Contentment is a spiritual challenge, but it is also something of a puzzle. Scripture urges us to hope, but how do hope and contentment fit together? How is contentment compatible with work, proper ambition, planning and goals? Am I discontented if I want my business to make more profit next year? Are we being discontented if we pray for healing? Am I discontented if I want to read yet another book?
In this as in everything else, God provides the model.
On the first day of the creation week, He makes light, separates light and darkness, names day and night, and then stops. “It’s good,” He says. “I’m content.” But the next day He’s at it again, rearranging and improving the world. During the creation week and all through history, God’s “Good” means “Enough for today,” but the next day He always wants another good thing, and then another and another.

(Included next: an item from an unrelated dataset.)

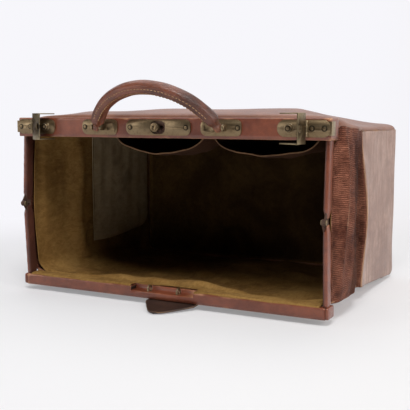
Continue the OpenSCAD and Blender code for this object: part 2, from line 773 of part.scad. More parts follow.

The test of contentment is not whether you’re willing to lay down your tools and be satisfied with the status quo forever . The test of contentment is whether you’re willing to lay down your tools for now , ready to take them up with renewed hope and energy tomorrow.
That is to say: The test of contentment is keeping the Sabbath. Can you come to evening and cease, enjoying the daily Sabbath of sleep? Or do you toss through the night, anxious about the tasks of morning? Does your feverish week spill over into the Lord’s day? Or are you able to say at the end of a busy week, “Good; enough, enough for today”?